2. **Sample Space:** This is like a menu of all the possible things that could happen in a random experiment. For example, if you roll a regular six-sided die, your sample space is just the numbers 1, 2, 3, 4, 5, and 6 because those are all the possible outcomes.

3. **Events:** An event is just a fancy word for something that could happen. It can be as simple as getting a particular number when rolling a die or more complex like getting heads when flipping a coin.

4. **Probability:** This is how we measure the chances of an event happening. It's like saying, "What's the likelihood that this will occur?" We use numbers between 0 and 1 to describe this, where 0 means it can't happen, and 1 means it's certain. For example, when rolling a die, each number has a 1 in 6 (or 1/6) chance of showing up.

5. **Probability Distribution:** This tells us the chances for all possible outcomes of an experiment. It's like a cheat sheet showing us how likely each result is.

6. **Discrete Probability Distribution:** This comes into play when you're dealing with outcomes that are countable and distinct, like counting the number of heads when flipping a coin multiple times.

7. **Continuous Probability Distribution:** On the other hand, if you have outcomes that can be any number within a range (like time measurements), you're looking at continuous distributions.

8. **Probability Rules:** These are like instructions for calculating probabilities. They help us figure out things like the combined chance of two events happening together (the sum rule) or the chance of both events happening in a sequence (the product rule).

9. **Expectation and Variance:** These are tools for understanding the "average" of a set of numbers (expectation) and how spread out those numbers are (variance).


## Probability Distributions: Discrete and Continuous

Probability distributions help us understand how likely different outcomes are in a random experiment. They describe the chances of each possible result and provide a way to visualize these likelihoods.

**Discrete Probability Distribution:**

- **What is it?** Imagine a situation where you're counting things, and the outcomes are separate and distinct. For example, when you roll a die, you can get numbers like 1, 2, 3, 4, 5, or 6. These outcomes are individual and whole numbers. This is a discrete probability distribution.

- **Example:** Think of the number of children in a family. You can have 1, 2, 3, 4, and so on, but you can't have 2.5 children. Each outcome is like a separate option.

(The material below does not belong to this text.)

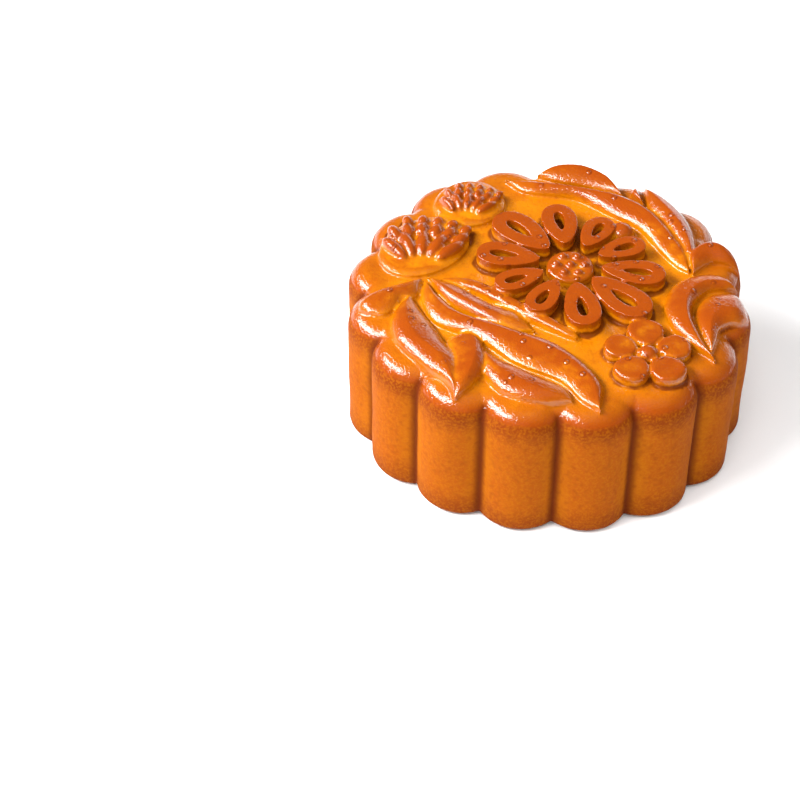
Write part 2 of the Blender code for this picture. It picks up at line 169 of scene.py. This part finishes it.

- **Notable Discrete Distributions:** Some common examples include the Bernoulli distribution (for events with only two possible outcomes), the binomial distribution (for counting the number of successes in a fixed number of trials), and the Poisson distribution (for rare events).

**Continuous Probability Distribution:**

- **What is it?** In this case, you're dealing with outcomes that can take any value within a range. It's like measuring something that can be any number, not just whole numbers. For example, measuring the exact weight of an apple can give you numbers like 0.1 grams, 0.15 grams, and so on. This is a continuous probability distribution.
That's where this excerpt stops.